RT-NeRF: Real-Time On-Device Neural Radiance Fields Towards Immersive AR/VR Rendering
Chaojian Li, Sixu Li, Yang Zhao, Wenbo Zhu, Yingyan Celine Lin
TL;DR
RT-NeRF addresses the barrier to real-time on-device NeRF rendering for AR/VR by identifying two core bottlenecks in existing efficient NeRF methods: uniform point sampling and dense embeddings. It advances a two-pronged solution: an algorithmic RT-NeRF that directly computes geometry from non-zero occupancy-grid cubes and employs a coarse view-dependent ordering to skip invisible points, and a dedicated hardware accelerator with a hybrid sparse encoding scheme and specialized decoding units to exploit sparsity.

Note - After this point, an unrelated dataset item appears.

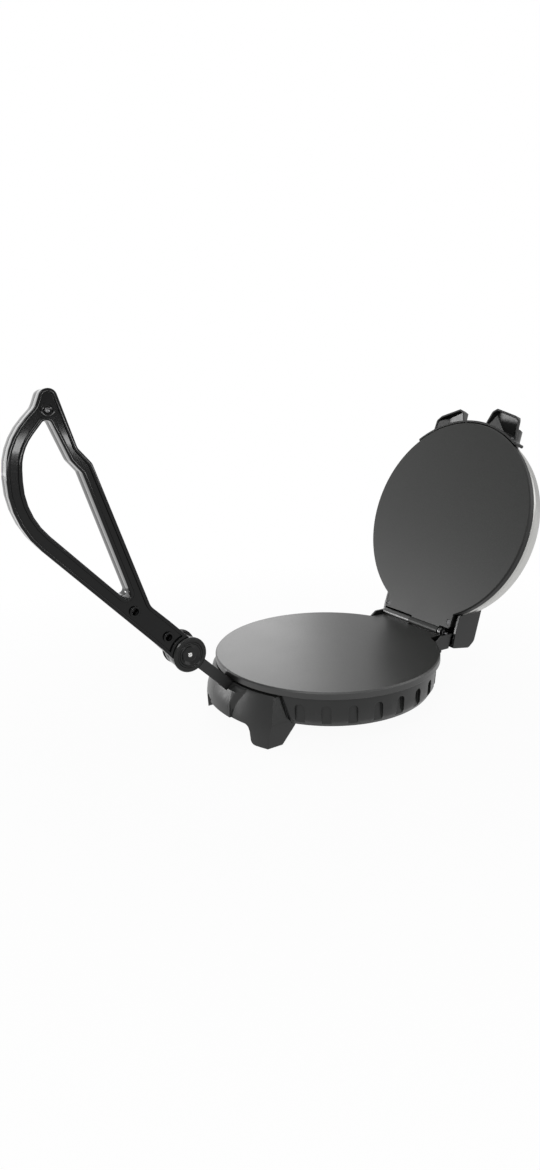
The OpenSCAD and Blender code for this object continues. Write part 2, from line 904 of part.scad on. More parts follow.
// Outside of the loop handle in its place in front: [y, z, corner radius]
handle_outer = [[-171.5, 45.5, 0], [-195, 69.2, 40], [-213.5, 87, 14], [-263.5, 228, 10],
    [-276, 242.5, 9], [-294, 297.5, 7], [-306.8, 296, 7], [-311, 279.5, 14],
    [-337.4, 250.6, 70], [-337.4, 180, 92], [-203.5, 42.3, 30], [-190, 27, 0]];
// Opening of the loop
handle_opening = [[-227.3, 86.7, 4], [-272.8, 219.5, 6], [-282.5, 231, 8],
    [-300.5, 272.5, 5], [-323.8, 242.5, 48], [-323.8, 186.7, 72]];
handle_screw_at = [[-300.2, 276.7], [-229.3, 84.5], [-196.5, 53]];
handle_screw_in = [3.4, 9, 9];
rim_w = 3;
rim_h = 1.4;
edge = 1;

// Flat shape of the loop, drawn in from its edges by a distance
module loop_shape(d) {
    difference() {
        union() {
            polygon(rounded(inset(handle_outer, d)));
            translate([-knuckle_y, knuckle_z]) circle(r = 15 - d);
        }
        polygon(rounded(inset(handle_opening, -d)));
    }
}

// One half of the handle on the +X side, with its fork arm at the knuckle
module handle_half() {
    half = handle_w / 2;
    arm = strut_w / 2 + fork_gap;
    difference() {
        union() {
            along_x(0, half - edge) loop_shape(0);
            along_x(half - edge - 0.01, half) loop_shape(edge);
        }
        rod_x([-knuckle_y, knuckle_z], fork_clear_r, -1, arm);
        rod_x([-knuckle_y, knuckle_z], knuckle_pin_r + slip, -1, far);
        along_x(half - rim_h, half + 1) difference() {
            loop_shape(edge + rim_w);
            translate([-knuckle_y, knuckle_z]) circle(r = disc_r + 3);
            for (at = handle_screw_at) translate(at) circle(r = 6.4);
        }
    }
}

module screw_recess() {
    for (i = [0:2]) {
        rod_x(handle_screw_at[i], 4.2, handle_w / 2 - handle_screw_in[i], far);
        rod_x(handle_screw_at[i], 1.8, -9, far);
    }
}

module handle_right() {
    color(black) on_handle() difference() {
        handle_half();
        screw_recess();
    }
}

module handle_left() {
    color(black) on_handle() difference() {
        mirror([1, 0, 0]) handle_half();
        screw_recess();
    }
}

module handle_screws() {
    color(zinc) on_handle()
        for (i = [0:2])
            translate([handle_w / 2 - handle_screw_in[i], handle_screw_at[i][0],
                handle_screw_at[i][1]]) difference() {
                union() {
                    rod_x([0, 0], 1.7, -12, 0.5);
                    rod_x([0, 0], 3.7, 0, 2);
                }
                for (a = [0, 90])
                    translate([1.4, 0, 0])
                        rotate([a, 0, 0])
                            translate([0, -2.2, -0.45])
                                cube([2, 4.4, 0.9]);
            }
}

base_tub();
front_saddle();
bottom_cover();
rear_hinge_block();
foot_pads();
bottom_screws();
cord_bushing();
lower_plate();
base_gasket();
lower_element();
lower_heat_shield();
plate_posts();
thermal_fuse();
strut();
strut_bracket();
strut_bolt();
knuckle_disc_right();
knuckle_disc_left();
knuckle_pin();
hinge_pin();
hinge_clips();
upper_plate();
lid_gasket();
upper_element();
lid_heat_shield();
lid_shell();
press_block();
rear_housing();
control_panel();
neck_screws();
thermostat();
thermostat_bracket();
power_lamp();
ready_lamp();
thermostat_knob();
handle_right();
handle_left();
handle_screws();
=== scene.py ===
"""Electric roti maker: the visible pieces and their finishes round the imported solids,
with a pale floor, soft light and a camera at the photograph's angle."""

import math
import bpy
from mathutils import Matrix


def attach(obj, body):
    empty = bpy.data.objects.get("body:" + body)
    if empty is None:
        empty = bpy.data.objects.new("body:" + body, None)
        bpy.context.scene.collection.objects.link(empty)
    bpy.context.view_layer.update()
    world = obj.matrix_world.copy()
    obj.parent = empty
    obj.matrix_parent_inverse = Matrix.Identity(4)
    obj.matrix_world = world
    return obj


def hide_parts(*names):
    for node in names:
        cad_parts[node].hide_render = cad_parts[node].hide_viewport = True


bl_info = {
    "name": "Electric roti maker",
    "version": (1, 0, 0),
    "blender": (4, 5, 0),
    "location": "3D View > Sidebar > Roti maker",
    "description": "Builds the visible pieces, finishes, light and camera of a roti maker",
    "category": "Object",
}

import bpy
from mathutils import Matrix, Vector

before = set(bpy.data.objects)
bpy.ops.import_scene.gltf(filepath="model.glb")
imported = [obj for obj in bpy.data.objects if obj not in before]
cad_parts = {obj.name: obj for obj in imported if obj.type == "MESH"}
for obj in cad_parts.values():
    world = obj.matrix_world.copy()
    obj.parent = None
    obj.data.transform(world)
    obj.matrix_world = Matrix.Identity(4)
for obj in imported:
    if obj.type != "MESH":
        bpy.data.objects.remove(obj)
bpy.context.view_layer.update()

MM = 0.001

# Sizes in millimetres and degrees, heights from the lower plate's face, -Y to the handle
SHIFT_Y = 39.75
TABLE_H = 60.0
HINGE_Y = 136.1
HINGE_Z = 2.6
LID_OPEN = 111.0
KNUCKLE_Y = 175.7
KNUCKLE_Z = 31.9

PIVOT = Vector((0.0, 0.0, 0.0))
# Radius that stands for a point on a lathe's axis
AXIS_R = 0.001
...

The approach yields massive throughput gains (up to 3,201×) while preserving rendering quality, and achieves substantial energy efficiency improvements on both edge and cloud hardware. This work demonstrates a viable algorithm–hardware co-design path for real-time NeRF, enabling immersive on-device AR/VR experiences and setting a foundation for future sparsity-aware accelerators.
Abstract
Neural Radiance Field (NeRF) based rendering has attracted growing attention thanks to its state-of-the-art (SOTA) rendering quality and wide applications in Augmented and Virtual Reality (AR/VR). However, immersive real-time (> 30 FPS) NeRF based rendering enabled interactions are still limited due to the low achievable throughput on AR/VR devices. To this end, we first profile SOTA efficient NeRF algorithms on commercial devices and identify two primary causes of the aforementioned inefficiency: (1) the uniform point sampling and (2) the dense accesses and computations of the required embeddings in NeRF. Furthermore, we propose RT-NeRF, which to the best of our knowledge is the first algorithm-hardware co-design acceleration of NeRF. Specifically, on the algorithm level, RT-NeRF integrates an efficient rendering pipeline for largely alleviating the inefficiency due to the commonly adopted uniform point sampling method in NeRF by directly computing the geometry of pre-existing points. Additionally, RT-NeRF leverages a coarse-grained view-dependent computing ordering scheme for eliminating the (unnecessary) processing of invisible points. On the hardware level, our proposed RT-NeRF accelerator (1) adopts a hybrid encoding scheme to adaptively switch between a bitmap- or coordinate-based sparsity encoding format for NeRF's sparse embeddings, aiming to maximize the storage savings and thus reduce the required DRAM accesses while supporting efficient NeRF decoding; and (2) integrates both a dual-purpose bi-direction adder & search tree and a high-density sparse search unit to coordinate the two aforementioned encoding formats. Extensive experiments on eight datasets consistently validate the effectiveness of RT-NeRF, achieving a large throughput improvement (e.g., 9.7x - 3,201x) while maintaining the rendering quality as compared with SOTA efficient NeRF solutions.